Using true-triaxial stress path to simulate excavation-induced rock damage: a case study

Abstract

AbstractThis study presents an example illustrating the role of in situ 3D stress path method in simulating the roof damage development observed in the Mine-by tunnel at Underground Research Laboratory (URL) located in Manitoba, Canada. The 3D stress path, at the point 1 cm in the crown of the Mine-by tunnel, was applied to a cubic Lac du Bonnet (LdB) granite sample to further understand the roof damage process and the associated seismicity. After careful calibrations, a numerical model was used to reproduce the experiment, which produced similar seismicity processes and source mechanisms. Acoustic emission (AE) events obtained from laboratory and numerical modeling were converted to locations in relation to the tunnel face and were compared to the field microseismicity (MS) occurring in the upper notch region of the Mine-by tunnel. The crack development and damage mechanism are carefully illustrated.
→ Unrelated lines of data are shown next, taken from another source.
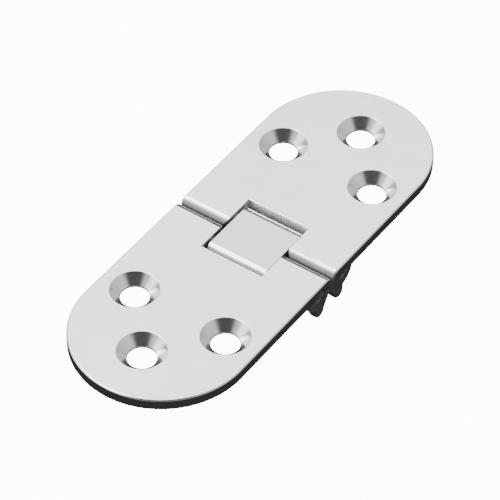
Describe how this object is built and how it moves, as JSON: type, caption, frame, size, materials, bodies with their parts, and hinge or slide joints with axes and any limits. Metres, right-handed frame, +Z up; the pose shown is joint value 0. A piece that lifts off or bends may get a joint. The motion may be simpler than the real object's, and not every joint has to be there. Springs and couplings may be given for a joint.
{
  "type": "flush flap hinge",
  "caption": "Flush flap hinge: two round-ended plates joined by a centre link on two hidden pins, folding from flat to face to face.",
  "frame": {"origin": "below the middle of the fold line, level with the tips of the stop fingers, which are the lowest points of the open hinge", "axes": "+X along the hinge from the fold line to the fixed leaf, +Y along the pins, +Z up out of the leaves' top faces"},
  "size_m": [0.08, 0.03, 0.0074],
  "materials": {
    "leaf_chrome": "bright nickel-chrome plate on die-cast zinc",
    "link_chrome": "bright nickel-chrome plate on die-cast zinc",
    "pin_steel": "drawn steel wire, cut and chamfered"
  },
  "bodies": {
    "fixed_leaf": {"fixed_leaf": "leaf_chrome", "fixed_leaf_pin": "pin_steel"},
    "link": {"centre_link": "link_chrome"},
    "flap_leaf": {"flap_leaf": "leaf_chrome", "flap_leaf_pin": "pin_steel"}
  },
  "joints": [
    {"name": "link_fold", "type": "hinge", "parent": "fixed_leaf", "child": "link", "pos_m": [0.0033, 0, 0.0053], "axis": [0, 1, 0], "range_deg": [0, 90]},
    {"name": "flap_fold", "type": "hinge", "parent": "link", "child": "flap_leaf", "pos_m": [-0.0033, 0, 0.0053], "axis": [0, 1, 0], "range_deg": [0, 90]}
  ]
}
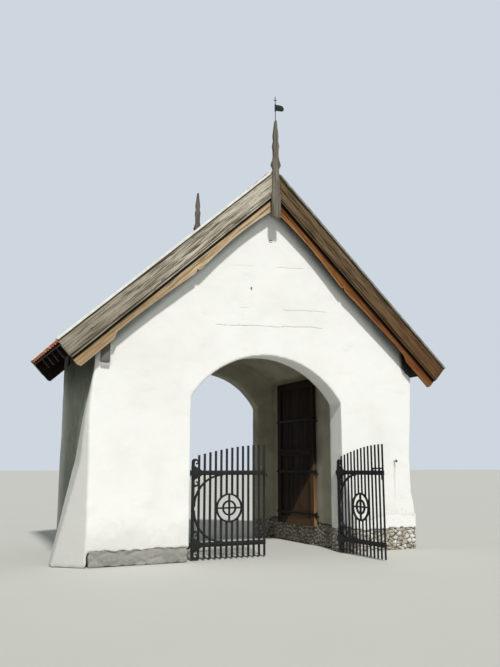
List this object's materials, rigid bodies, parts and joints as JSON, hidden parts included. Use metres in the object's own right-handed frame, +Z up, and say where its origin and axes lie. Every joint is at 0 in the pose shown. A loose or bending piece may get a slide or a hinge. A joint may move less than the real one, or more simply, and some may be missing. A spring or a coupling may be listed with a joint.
{
  "type": "lychgate",
  "caption": "Whitewashed masonry gatehouse with an arched vaulted passage, a steep tiled roof with sawn bargeboards, iron gates and plank doors.",
  "frame": {"origin": "on the lowest ground, in the passage on the ridge's centre line, in the middle of the whole object's plan at rest", "axes": "+Z up, +X to the right along the front, +Y into the passage from the front gates"},
  "size_m": [6.646, 4.3702, 7.32],
  "materials": {
    "plaster": "limewashed lime plaster, matt and slightly uneven",
    "stone": "rubble stone with grey mortar",
    "clay": "weathered orange clay pantiles, matt",
    "weathered_timber": "weathered tarred softwood boards",
    "sawn_boards": "sawn softwood boards with an oiled finish",
    "roof_timber": "dark softwood, matt",
    "door_timber": "dark tarred planks",
    "capping": "grey weathered capping boards",
    "iron": "black painted wrought iron, satin"
  },
  "bodies": {
    "building": {"left_plinth": "stone", "right_plinth": "stone", "front_wall_left": "plaster", "front_wall_right": "plaster", "front_gable": "plaster", "rear_wall_left": "plaster", "rear_wall_right": "plaster", "rear_gable": "plaster", "left_side_wall": "plaster", "right_side_wall": "plaster", "passage_vault": "plaster", "left_buttress": "plaster", "left_wall_plate": "roof_timber", "right_wall_plate": "roof_timber", "rafters": "roof_timber", "left_roof_boards": "roof_timber", "right_roof_boards": "roof_timber", "left_roof_tiles": "clay", "right_roof_tiles": "clay", "ridge_tiles": "clay", "front_left_bargeboard": "weathered_timber", "front_right_bargeboard": "weathered_timber", "rear_left_bargeboard": "weathered_timber", "rear_right_bargeboard": "weathered_timber", "front_scalloped_boards": "sawn_boards", "rear_scalloped_boards": "sawn_boards", "front_verge_cap": "capping", "rear_verge_cap": "capping", "front_finial": "weathered_timber", "rear_finial": "weathered_timber", "vane_rod": "iron", "left_hinge_pins": "iron", "right_hinge_pins": "iron", "wall_hook": "iron"},
    "left_gate": {"left_gate_leaf": "iron", "left_gate_wheel": "iron", "left_gate_straps": "iron", "left_gate_latch": "iron"},
    "right_gate": {"right_gate_leaf": "iron", "right_gate_wheel": "iron", "right_gate_straps": "iron", "right_gate_latch": "iron"},
    "left_door": {"left_door_leaf": "door_timber", "left_door_straps": "iron"},
    "right_door": {"right_door_leaf": "door_timber", "right_door_straps": "iron"},
    "vane": {"weather_vane": "iron"}
  },
  "joints": [
    {"name": "left_gate_hinge", "type": "hinge", "parent": "building", "child": "left_gate", "pos_m": [-1.258, -0.935, 0], "axis": [0, 0, 1], "range_deg": [-97, 0]},
    {"name": "right_gate_hinge", "type": "hinge", "parent": "building", "child": "right_gate", "pos_m": [1.258, -0.935, 0], "axis": [0, 0, 1], "range_deg": [-91, 6]},
    {"name": "left_door_hinge", "type": "hinge", "parent": "building", "child": "left_door", "pos_m": [-1.37, -0.095, 0], "axis": [0, 0, 1], "range_deg": [-90, 0]},
    {"name": "right_door_hinge", "type": "hinge", "parent": "building", "child": "right_door", "pos_m": [1.37, -0.095, 0], "axis": [0, 0, 1], "range_deg": [0, 90]},
    {"name": "vane_spin", "type": "hinge", "parent": "building", "child": "vane", "pos_m": [0, -1.285, 7.09], "axis": [0, 0, 1], "continuous": true}
  ]
}
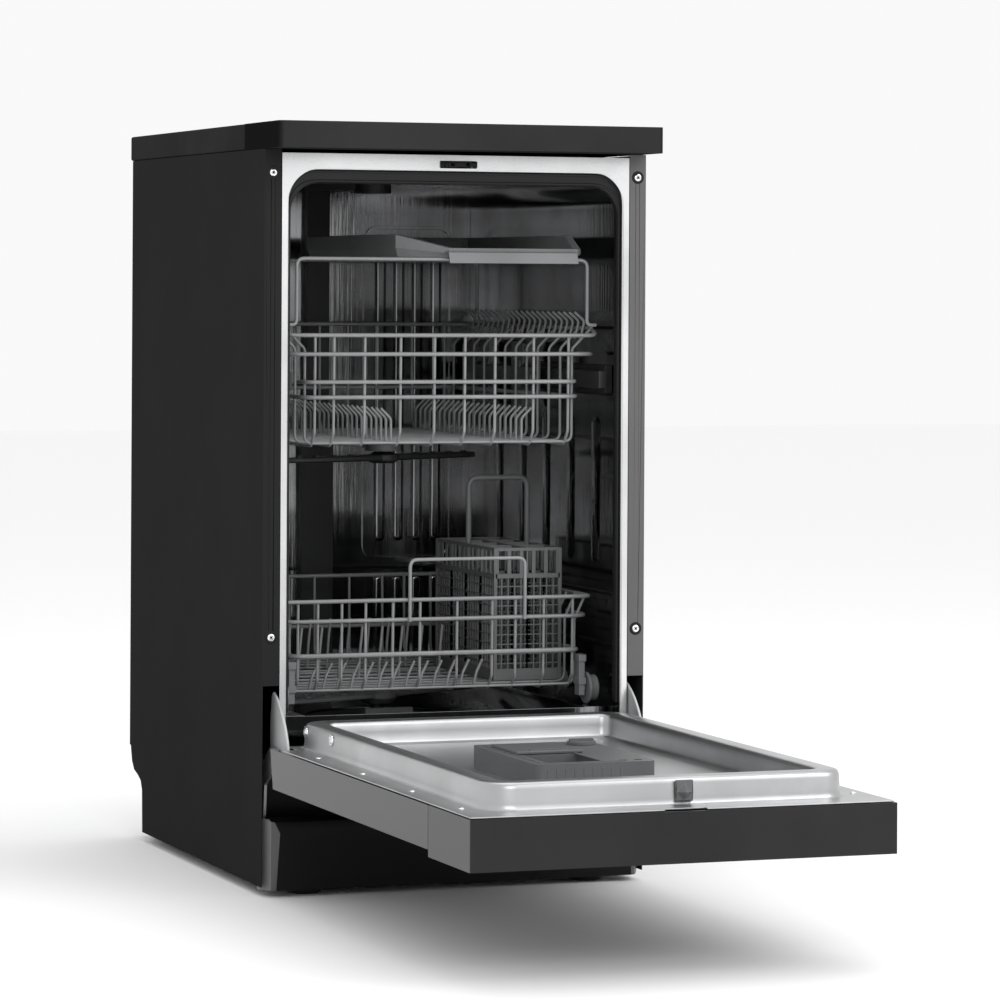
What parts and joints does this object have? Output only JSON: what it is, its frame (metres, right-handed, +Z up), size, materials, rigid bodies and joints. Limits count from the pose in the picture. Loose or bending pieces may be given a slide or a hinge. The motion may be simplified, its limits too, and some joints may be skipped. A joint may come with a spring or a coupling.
{
  "type": "dishwasher",
  "caption": "Slimline free-standing dishwasher with drop-down door, sliding wire racks, sideways sliding cutlery tray, spray arms and telescopic rails.",
  "frame": {"origin": "on the floor, under the middle of the whole object with its door open", "axes": "+Z up, +Y from the open door towards the back, +X to the right seen from the front"},
  "size_m": [0.448, 1.223, 0.845],
  "materials": {
    "side_panels": "satin black",
    "worktop": "satin grained black",
    "trim": "semi gloss",
    "galvanised": "galvanised grey",
    "plinth": "matte",
    "black_plastic": "matte",
    "screw_steel": "bright",
    "tub_steel": "mirror-like",
    "frame_steel": "satin",
    "seal_rubber": "soft",
    "grey_plastic": "matte",
    "dark_plastic": "matte",
    "rack_coating": "satin nylon coating",
    "wheel_plastic": "matte",
    "rail_steel": "dark",
    "tray_plastic": "matte",
    "basket_plastic": "matte",
    "door_skin": "gloss black with grey edge",
    "panel_gloss": "gloss",
    "liner_steel": "satin",
    "arm_steel": "plain",
    "button_metal": "satin",
    "softener_white": "translucent white",
    "brass_end": "white"
  },
  "bodies": {
    "cabinet": {"side_panel_left": "side_panels", "side_panel_right": "side_panels", "rear_panel": "galvanised", "worktop_board": "worktop", "worktop_trim": "trim", "base_tray": "black_plastic", "kick_plate": "plinth", "levelling_feet": "black_plastic", "panel_screws": "screw_steel", "hinge_brackets": "galvanised", "tub_wrapper": "tub_steel", "tub_rear_wall": "tub_steel", "tub_floor": "tub_steel", "tub_frame": "frame_steel", "door_seal": "seal_rubber", "latch_strike": "black_plastic", "sump": "dark_plastic", "feed_pipe": "dark_plastic", "rail_guides": "dark_plastic", "circulation_pump": "galvanised", "drain_pump": "dark_plastic", "water_softener": "softener_white", "inlet_valve": "brass_end", "cable_gland": "black_plastic"},
    "filter": {"filter_cup": "grey_plastic"},
    "lower_spray_arm": {"lower_spray_arm": "grey_plastic"},
    "door": {"door_panel": "door_skin", "control_panel": "panel_gloss", "door_liner": "liner_steel", "door_bottom_strip": "black_plastic", "hinge_arms": "arm_steel", "latch_nose": "grey_plastic", "dispenser_body": "grey_plastic"},
    "dispenser_lid": {"dispenser_lid": "grey_plastic"},
    "rinse_aid_cap": {"rinse_aid_cap": "grey_plastic"},
    "power_button": {"power_button": "button_metal"},
    "program_button": {"program_button": "button_metal"},
    "start_button": {"start_button": "button_metal"},
    "lower_rack": {"lower_rack_floor": "rack_coating", "lower_rack_sides": "rack_coating", "lower_rack_ends": "rack_coating", "plate_tines": "rack_coating", "cutlery_basket": "basket_plastic"},
    "wheels_1": {"wheels_1": "wheel_plastic"},
    "wheels_2": {"wheels_2": "wheel_plastic"},
    "wheels_3": {"wheels_3": "wheel_plastic"},
    "wheels_4": {"wheels_4": "wheel_plastic"},
    "upper_rack": {"upper_rack_floor": "rack_coating", "upper_rack_sides": "rack_coating", "upper_rack_ends": "rack_coating", "tray_carrier": "rack_coating", "roller_plates": "grey_plastic", "upper_feed_duct": "grey_plastic"},
    "rollers_front_top": {"rollers_front_top": "wheel_plastic"},
    "rollers_front_low": {"rollers_front_low": "wheel_plastic"},
    "rollers_rear_top": {"rollers_rear_top": "wheel_plastic"},
    "rollers_rear_low": {"rollers_rear_low": "wheel_plastic"},
    "rack_rails": {"rack_rails": "rail_steel"},
    "cutlery_tray": {"cutlery_tray": "tray_plastic"},
    "upper_spray_arm": {"upper_spray_arm": "dark_plastic"}
  },
  "joints": [
    {"name": "door_hinge", "type": "hinge", "parent": "cabinet", "child": "door", "pos_m": [0, 0.0415, 0.155], "axis": [1, 0, 0], "range_deg": [-90, 0]},
    {"name": "lower_rack_slide", "type": "slide", "parent": "cabinet", "child": "lower_rack", "axis": [0, -1, 0], "range_m": [0, 0.505]},
    {"name": "upper_rack_slide", "type": "slide", "parent": "cabinet", "child": "upper_rack", "axis": [0, -1, 0], "range_m": [0, 0.325]},
    {"name": "rail_slide", "type": "slide", "parent": "cabinet", "child": "rack_rails", "axis": [0, -1, 0], "range_m": [0, 0.1625]},
    {"name": "tray_slide", "type": "slide", "parent": "upper_rack", "child": "cutlery_tray", "axis": [1, 0, 0], "range_m": [-0.124, 0]},
    {"name": "lower_arm_spin", "type": "hinge", "parent": "cabinet", "child": "lower_spray_arm", "pos_m": [0, 0.3315, 0.186], "axis": [0, 0, 1], "continuous": true},
    {"name": "upper_arm_spin", "type": "hinge", "parent": "upper_rack", "child": "upper_spray_arm", "pos_m": [0, 0.3135, 0.466], "axis": [0, 0, 1], "continuous": true},
    {"name": "filter_twist", "type": "hinge", "parent": "cabinet", "child": "filter", "pos_m": [0, 0.2875, 0.166], "axis": [0, 0, 1], "range_deg": [0, 90]},
    {"name": "dispenser_lid_slide", "type": "slide", "parent": "door", "child": "dispenser_lid", "axis": [0, 1, 0], "range_m": [-0.075, 0]},
    {"name": "rinse_cap_twist", "type": "hinge", "parent": "door", "child": "rinse_aid_cap", "pos_m": [0.026, -0.2615, 0.192], "axis": [0, 0, 1], "range_deg": [-90, 0]},
    {"name": "power_press", "type": "slide", "parent": "door", "child": "power_button", "axis": [0, 0, 1], "range_m": [0, 0.0015], "stiffness_N_per_m": 200},
    {"name": "program_press", "type": "slide", "parent": "door", "child": "program_button", "axis": [0, 0, 1], "range_m": [0, 0.0015], "stiffness_N_per_m": 200},
    {"name": "start_press", "type": "slide", "parent": "door", "child": "start_button", "axis": [0, 0, 1], "range_m": [0, 0.0015], "stiffness_N_per_m": 200},
    {"name": "wheel_roll_1", "type": "hinge", "parent": "lower_rack", "child": "wheels_1", "pos_m": [0, 0.1195, 0.2118], "axis": [1, 0, 0], "continuous": true},
    {"name": "wheel_roll_2", "type": "hinge", "parent": "lower_rack", "child": "wheels_2", "pos_m": [0, 0.2185, 0.2118], "axis": [1, 0, 0], "continuous": true},
    {"name": "wheel_roll_3", "type": "hinge", "parent": "lower_rack", "child": "wheels_3", "pos_m": [0, 0.3965, 0.2118], "axis": [1, 0, 0], "continuous": true},
    {"name": "wheel_roll_4", "type": "hinge", "parent": "lower_rack", "child": "wheels_4", "pos_m": [0, 0.5075, 0.2118], "axis": [1, 0, 0], "continuous": true},
    {"name": "roller_front_top_roll", "type": "hinge", "parent": "upper_rack", "child": "rollers_front_top", "pos_m": [0, 0.3335, 0.5869], "axis": [1, 0, 0], "continuous": true},
    {"name": "roller_front_low_roll", "type": "hinge", "parent": "upper_rack", "child": "rollers_front_low", "pos_m": [0, 0.3335, 0.5371], "axis": [1, 0, 0], "continuous": true},
    {"name": "roller_rear_top_roll", "type": "hinge", "parent": "upper_rack", "child": "rollers_rear_top", "pos_m": [0, 0.4915, 0.5869], "axis": [1, 0, 0], "continuous": true},
    {"name": "roller_rear_low_roll", "type": "hinge", "parent": "upper_rack", "child": "rollers_rear_low", "pos_m": [0, 0.4915, 0.5371], "axis": [1, 0, 0], "continuous": true}
  ],
  "couplings": [
    {"joint": "wheel_roll_1", "follows": "lower_rack_slide", "rad_per_m": 55.556},
    {"joint": "wheel_roll_2", "follows": "lower_rack_slide", "rad_per_m": 55.556},
    {"joint": "wheel_roll_3", "follows": "lower_rack_slide", "rad_per_m": 55.556},
    {"joint": "wheel_roll_4", "follows": "lower_rack_slide", "rad_per_m": 55.556},
    {"joint": "roller_front_top_roll", "follows": "upper_rack_slide", "rad_per_m": 34.247},
    {"joint": "roller_front_low_roll", "follows": "upper_rack_slide", "rad_per_m": -34.247},
    {"joint": "roller_rear_top_roll", "follows": "upper_rack_slide", "rad_per_m": 34.247},
    {"joint": "roller_rear_low_roll", "follows": "upper_rack_slide", "rad_per_m": -34.247},
    {"joint": "rail_slide", "follows": "upper_rack_slide", "ratio": 0.5}
  ]
}
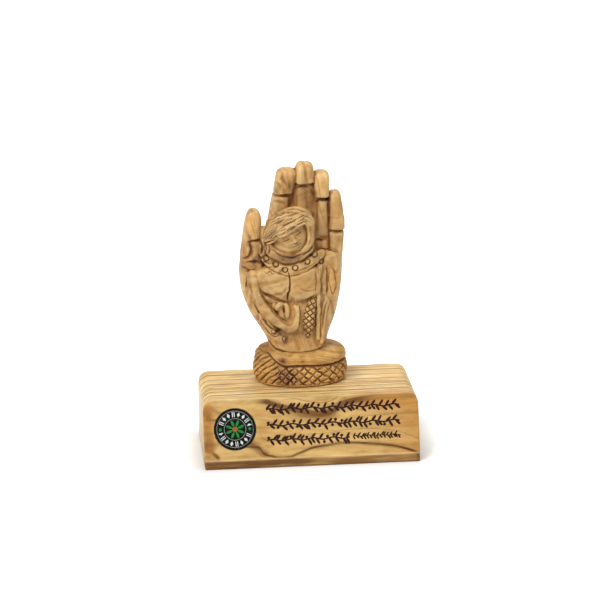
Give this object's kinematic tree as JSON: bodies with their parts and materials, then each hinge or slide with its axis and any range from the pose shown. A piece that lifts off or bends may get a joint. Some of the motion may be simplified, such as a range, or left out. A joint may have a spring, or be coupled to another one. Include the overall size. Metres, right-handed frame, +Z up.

The difference between tests and field monitoring was discussed. The intermediate principal stress (σ2) unloading process was carried out in numerical simulation to investigate its role in rock damage development. The results clearly showed σ2 could play a significant role both in damage development and failure mode. It should be considered when predicting the damage region in underground excavations. This study highlights the potential role of laboratory and numerical stress path tests to investigate fracture processes and mechanisms occurring during engineering activities such as tunnel excavation.